**Task prompt:**
Would you return the complete listing below word for word?

**Dataset excerpts:**
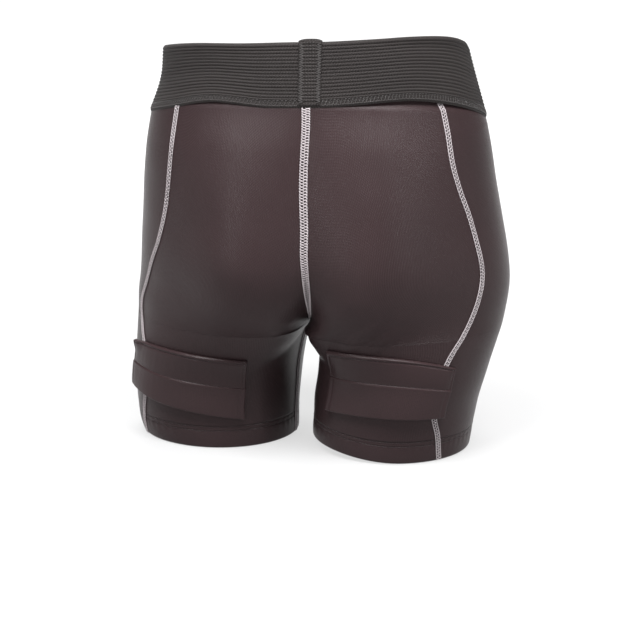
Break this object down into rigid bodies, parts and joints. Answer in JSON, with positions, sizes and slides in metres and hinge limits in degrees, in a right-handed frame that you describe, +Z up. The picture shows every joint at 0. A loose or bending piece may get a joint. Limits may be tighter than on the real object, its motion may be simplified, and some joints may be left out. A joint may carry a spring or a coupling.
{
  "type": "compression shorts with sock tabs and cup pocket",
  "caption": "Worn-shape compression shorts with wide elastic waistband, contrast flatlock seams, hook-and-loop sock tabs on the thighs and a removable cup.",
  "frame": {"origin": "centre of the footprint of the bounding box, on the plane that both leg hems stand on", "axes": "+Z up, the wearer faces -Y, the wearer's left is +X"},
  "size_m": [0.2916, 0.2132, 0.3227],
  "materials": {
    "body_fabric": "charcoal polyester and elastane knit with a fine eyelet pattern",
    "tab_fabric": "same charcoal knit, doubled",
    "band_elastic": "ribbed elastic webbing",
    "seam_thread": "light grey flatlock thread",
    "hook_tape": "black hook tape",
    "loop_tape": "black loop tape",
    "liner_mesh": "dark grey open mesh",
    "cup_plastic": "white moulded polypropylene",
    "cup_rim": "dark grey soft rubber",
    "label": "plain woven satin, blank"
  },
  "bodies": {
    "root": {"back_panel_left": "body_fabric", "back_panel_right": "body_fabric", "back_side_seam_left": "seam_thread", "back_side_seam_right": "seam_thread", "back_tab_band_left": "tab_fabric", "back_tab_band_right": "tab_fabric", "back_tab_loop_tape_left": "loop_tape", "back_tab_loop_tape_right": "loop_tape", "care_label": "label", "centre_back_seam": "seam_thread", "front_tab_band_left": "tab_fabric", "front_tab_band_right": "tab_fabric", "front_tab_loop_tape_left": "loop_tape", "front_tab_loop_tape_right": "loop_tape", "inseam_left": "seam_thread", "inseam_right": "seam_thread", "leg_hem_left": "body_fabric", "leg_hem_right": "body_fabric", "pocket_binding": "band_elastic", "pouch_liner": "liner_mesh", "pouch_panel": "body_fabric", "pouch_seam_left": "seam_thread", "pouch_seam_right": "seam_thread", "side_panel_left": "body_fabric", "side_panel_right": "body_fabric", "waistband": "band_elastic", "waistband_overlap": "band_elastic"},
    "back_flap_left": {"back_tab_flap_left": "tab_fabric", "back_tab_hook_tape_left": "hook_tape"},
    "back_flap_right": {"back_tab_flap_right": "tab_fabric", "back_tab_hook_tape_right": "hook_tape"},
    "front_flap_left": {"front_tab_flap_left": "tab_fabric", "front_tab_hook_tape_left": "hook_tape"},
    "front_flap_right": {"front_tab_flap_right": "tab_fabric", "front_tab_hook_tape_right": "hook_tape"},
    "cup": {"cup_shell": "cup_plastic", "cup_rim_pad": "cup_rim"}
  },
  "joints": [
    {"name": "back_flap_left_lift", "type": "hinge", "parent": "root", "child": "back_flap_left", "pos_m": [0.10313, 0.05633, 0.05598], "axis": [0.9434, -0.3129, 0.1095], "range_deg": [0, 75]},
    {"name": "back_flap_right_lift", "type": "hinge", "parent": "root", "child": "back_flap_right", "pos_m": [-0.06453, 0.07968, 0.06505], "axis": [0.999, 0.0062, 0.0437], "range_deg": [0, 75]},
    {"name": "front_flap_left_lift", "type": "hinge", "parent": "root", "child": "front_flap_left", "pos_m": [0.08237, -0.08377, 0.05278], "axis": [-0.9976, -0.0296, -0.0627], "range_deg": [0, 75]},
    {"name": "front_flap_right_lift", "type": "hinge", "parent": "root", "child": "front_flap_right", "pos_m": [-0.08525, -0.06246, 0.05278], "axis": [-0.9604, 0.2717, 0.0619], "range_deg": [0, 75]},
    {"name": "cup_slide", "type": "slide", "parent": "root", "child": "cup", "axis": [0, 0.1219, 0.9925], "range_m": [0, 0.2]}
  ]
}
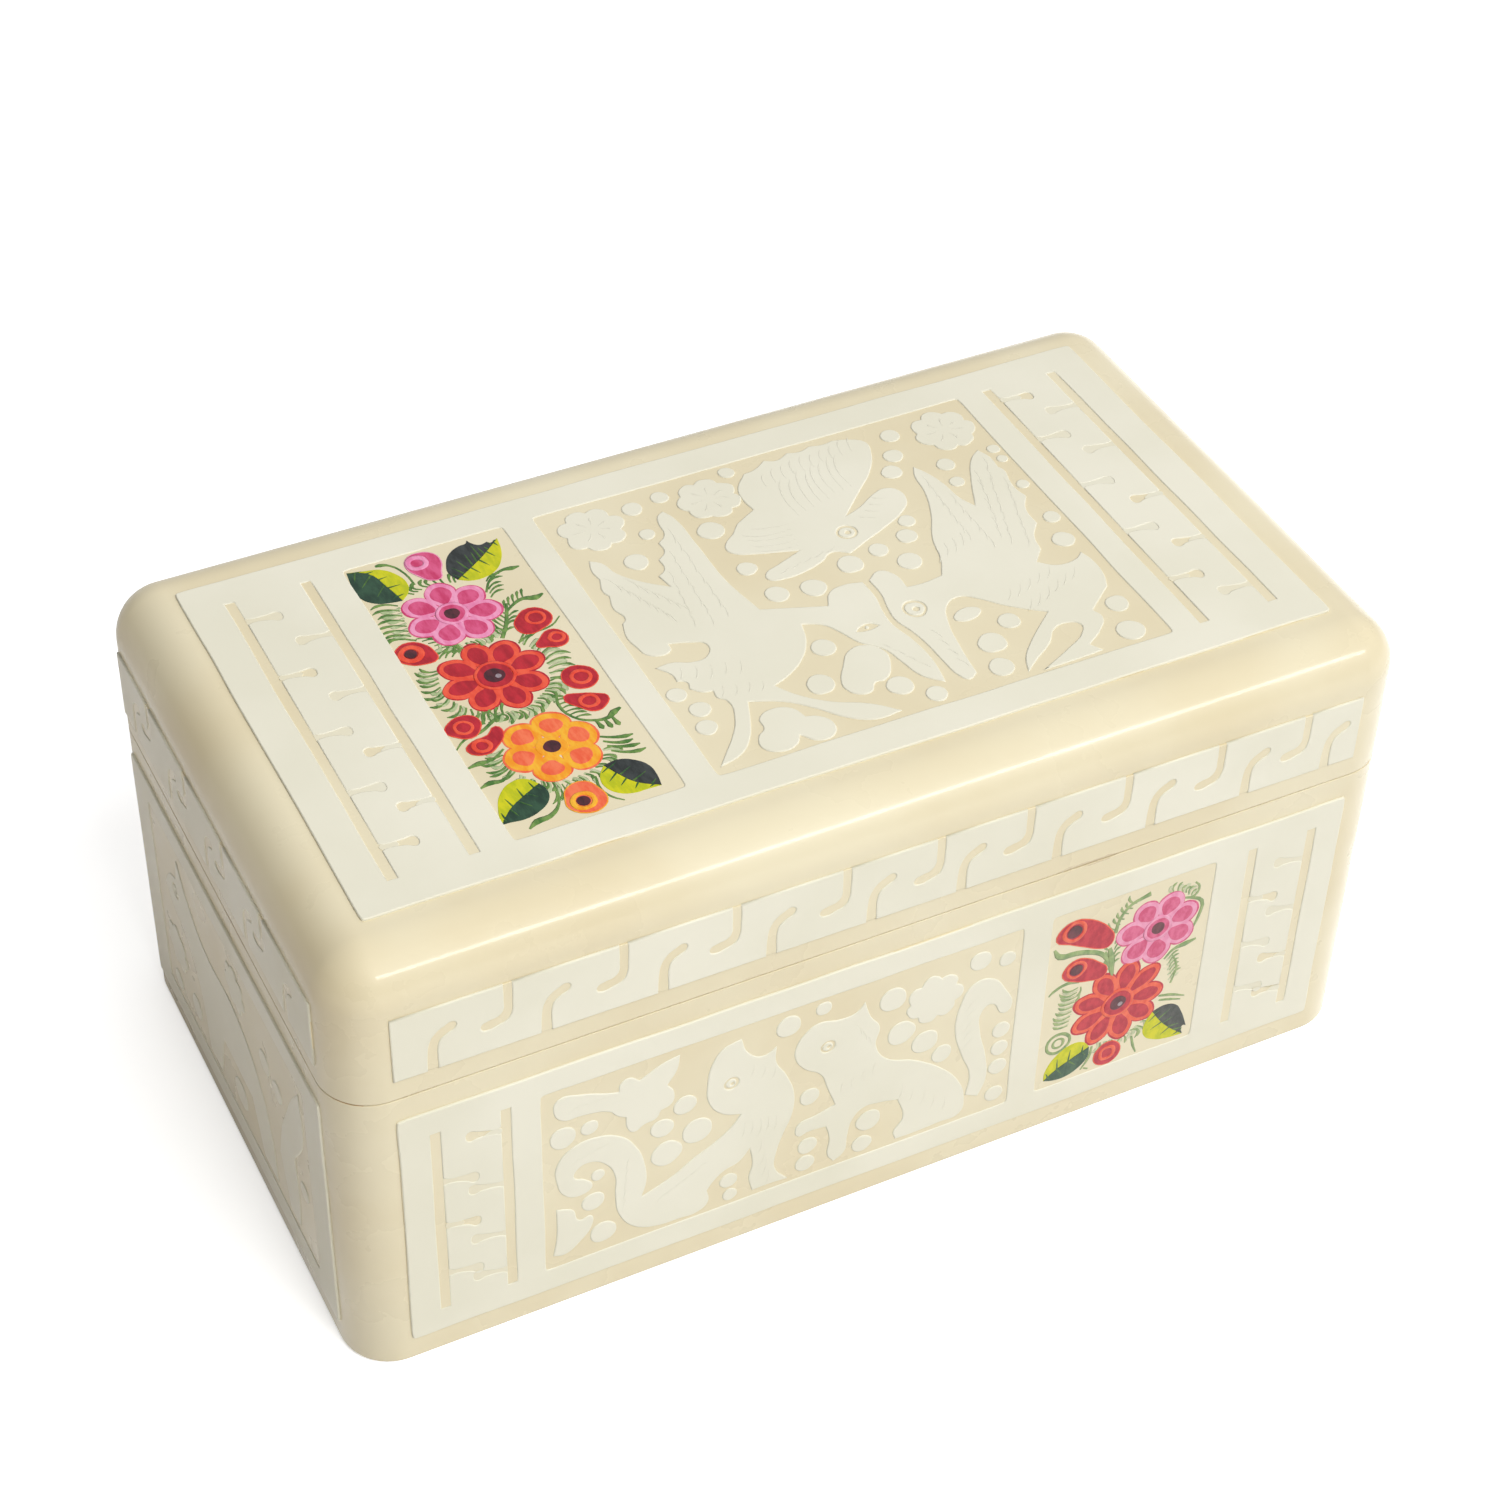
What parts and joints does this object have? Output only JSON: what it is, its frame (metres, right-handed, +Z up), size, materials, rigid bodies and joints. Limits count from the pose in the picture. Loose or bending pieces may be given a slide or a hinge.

**Answer to the task:**
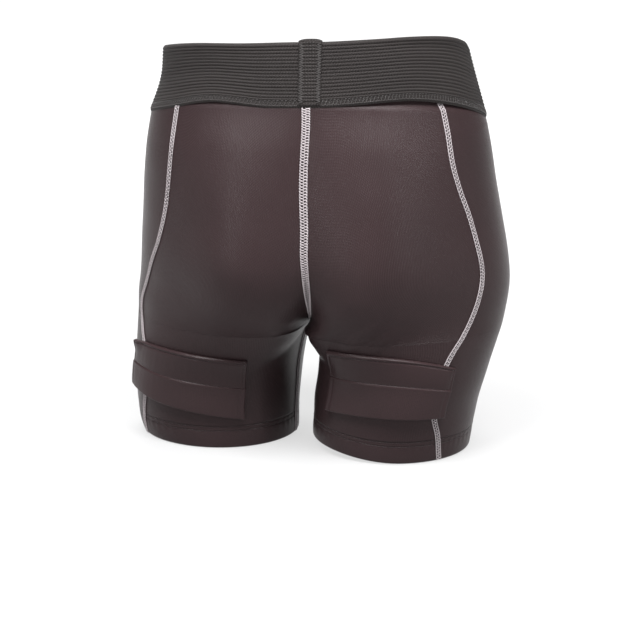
Break this object down into rigid bodies, parts and joints. Answer in JSON, with positions, sizes and slides in metres and hinge limits in degrees, in a right-handed frame that you describe, +Z up. The picture shows every joint at 0. A loose or bending piece may get a joint. Limits may be tighter than on the real object, its motion may be simplified, and some joints may be left out. A joint may carry a spring or a coupling.
{
  "type": "compression shorts with sock tabs and cup pocket",
  "caption": "Worn-shape compression shorts with wide elastic waistband, contrast flatlock seams, hook-and-loop sock tabs on the thighs and a removable cup.",
  "frame": {"origin": "centre of the footprint of the bounding box, on the plane that both leg hems stand on", "axes": "+Z up, the wearer faces -Y, the wearer's left is +X"},
  "size_m": [0.2916, 0.2132, 0.3227],
  "materials": {
    "body_fabric": "charcoal polyester and elastane knit with a fine eyelet pattern",
    "tab_fabric": "same charcoal knit, doubled",
    "band_elastic": "ribbed elastic webbing",
    "seam_thread": "light grey flatlock thread",
    "hook_tape": "black hook tape",
    "loop_tape": "black loop tape",
    "liner_mesh": "dark grey open mesh",
    "cup_plastic": "white moulded polypropylene",
    "cup_rim": "dark grey soft rubber",
    "label": "plain woven satin, blank"
  },
  "bodies": {
    "root": {"back_panel_left": "body_fabric", "back_panel_right": "body_fabric", "back_side_seam_left": "seam_thread", "back_side_seam_right": "seam_thread", "back_tab_band_left": "tab_fabric", "back_tab_band_right": "tab_fabric", "back_tab_loop_tape_left": "loop_tape", "back_tab_loop_tape_right": "loop_tape", "care_label": "label", "centre_back_seam": "seam_thread", "front_tab_band_left": "tab_fabric", "front_tab_band_right": "tab_fabric", "front_tab_loop_tape_left": "loop_tape", "front_tab_loop_tape_right": "loop_tape", "inseam_left": "seam_thread", "inseam_right": "seam_thread", "leg_hem_left": "body_fabric", "leg_hem_right": "body_fabric", "pocket_binding": "band_elastic", "pouch_liner": "liner_mesh", "pouch_panel": "body_fabric", "pouch_seam_left": "seam_thread", "pouch_seam_right": "seam_thread", "side_panel_left": "body_fabric", "side_panel_right": "body_fabric", "waistband": "band_elastic", "waistband_overlap": "band_elastic"},
    "back_flap_left": {"back_tab_flap_left": "tab_fabric", "back_tab_hook_tape_left": "hook_tape"},
    "back_flap_right": {"back_tab_flap_right": "tab_fabric", "back_tab_hook_tape_right": "hook_tape"},
    "front_flap_left": {"front_tab_flap_left": "tab_fabric", "front_tab_hook_tape_left": "hook_tape"},
    "front_flap_right": {"front_tab_flap_right": "tab_fabric", "front_tab_hook_tape_right": "hook_tape"},
    "cup": {"cup_shell": "cup_plastic", "cup_rim_pad": "cup_rim"}
  },
  "joints": [
    {"name": "back_flap_left_lift", "type": "hinge", "parent": "root", "child": "back_flap_left", "pos_m": [0.10313, 0.05633, 0.05598], "axis": [0.9434, -0.3129, 0.1095], "range_deg": [0, 75]},
    {"name": "back_flap_right_lift", "type": "hinge", "parent": "root", "child": "back_flap_right", "pos_m": [-0.06453, 0.07968, 0.06505], "axis": [0.999, 0.0062, 0.0437], "range_deg": [0, 75]},
    {"name": "front_flap_left_lift", "type": "hinge", "parent": "root", "child": "front_flap_left", "pos_m": [0.08237, -0.08377, 0.05278], "axis": [-0.9976, -0.0296, -0.0627], "range_deg": [0, 75]},
    {"name": "front_flap_right_lift", "type": "hinge", "parent": "root", "child": "front_flap_right", "pos_m": [-0.08525, -0.06246, 0.05278], "axis": [-0.9604, 0.2717, 0.0619], "range_deg": [0, 75]},
    {"name": "cup_slide", "type": "slide", "parent": "root", "child": "cup", "axis": [0, 0.1219, 0.9925], "range_m": [0, 0.2]}
  ]
}
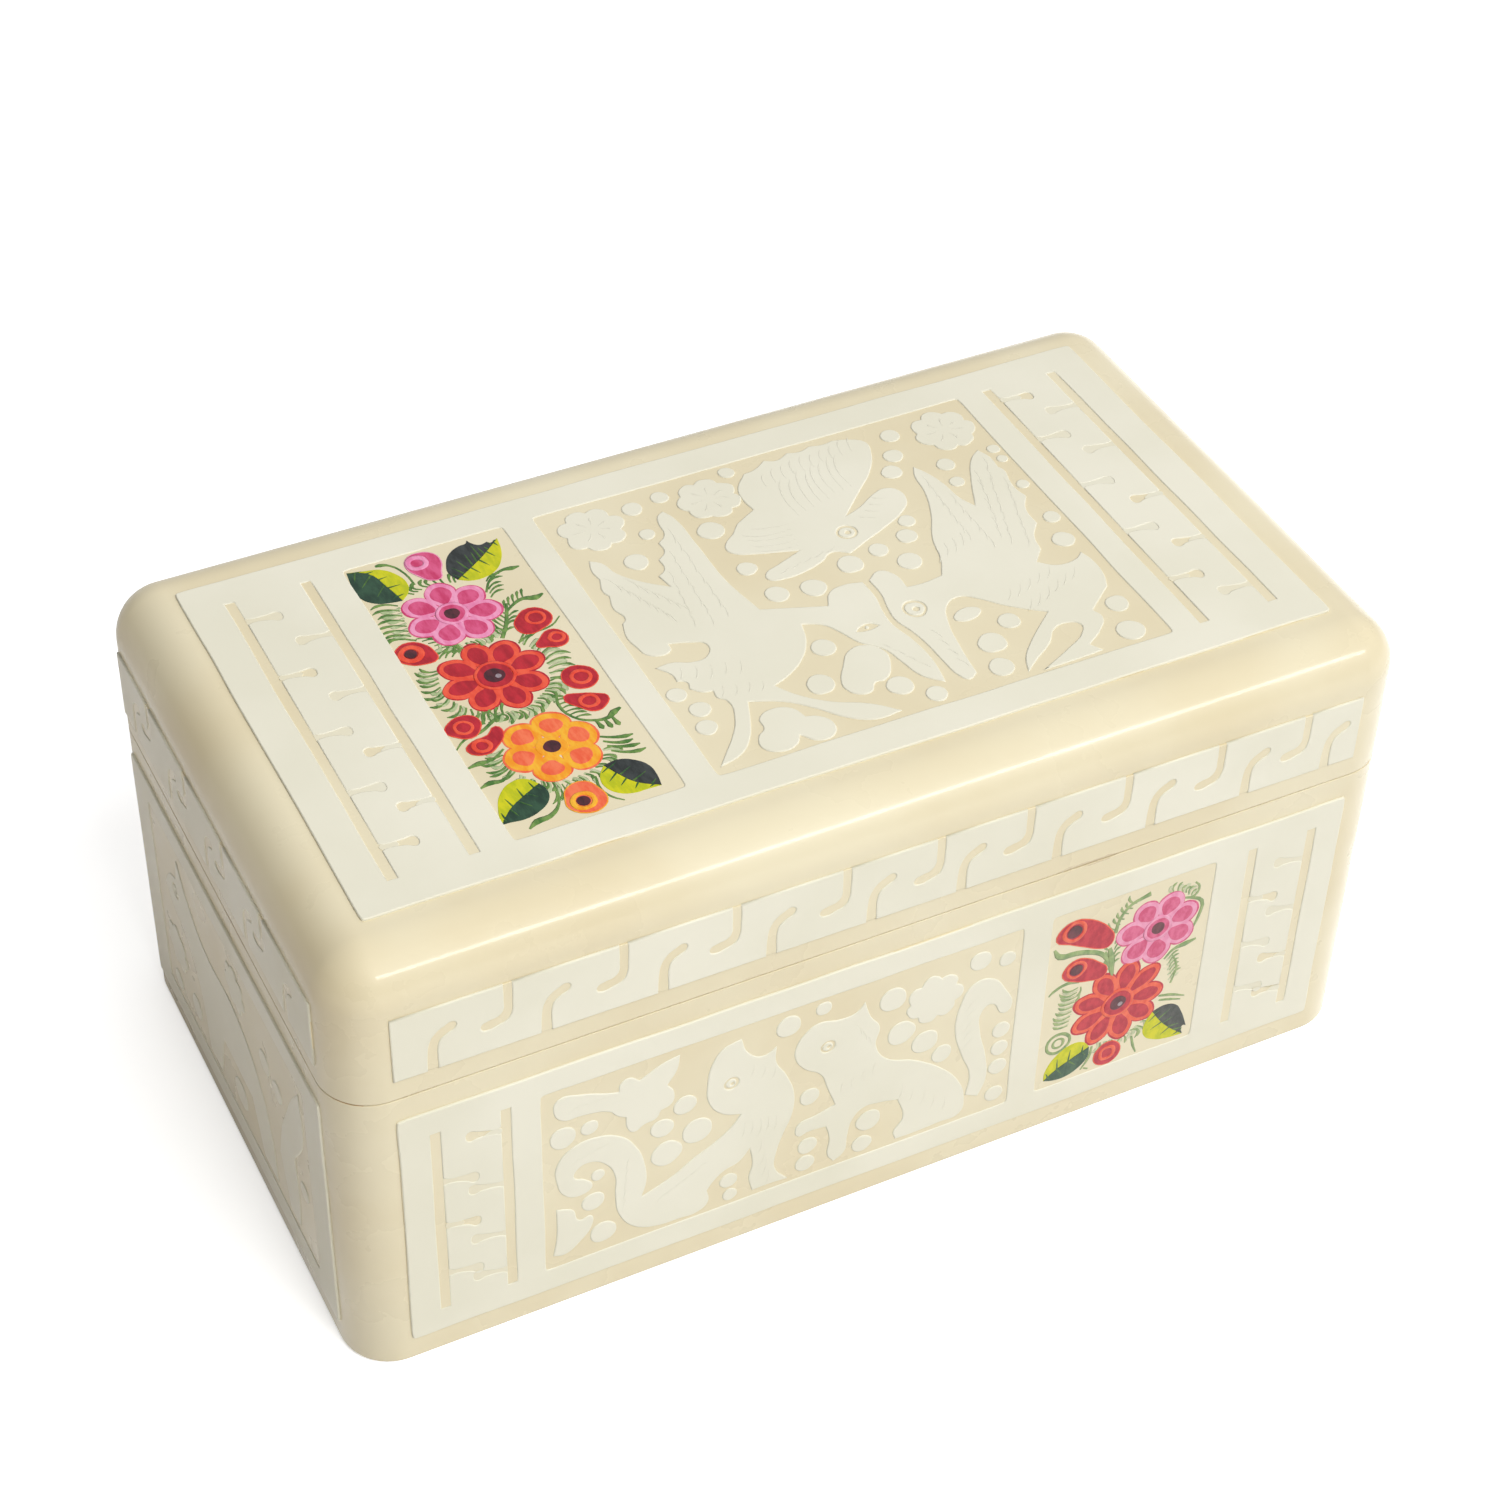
What parts and joints does this object have? Output only JSON: what it is, its frame (metres, right-handed, +Z up), size, materials, rigid bodies and joints. Limits count from the pose in the picture. Loose or bending pieces may be given a slide or a hinge.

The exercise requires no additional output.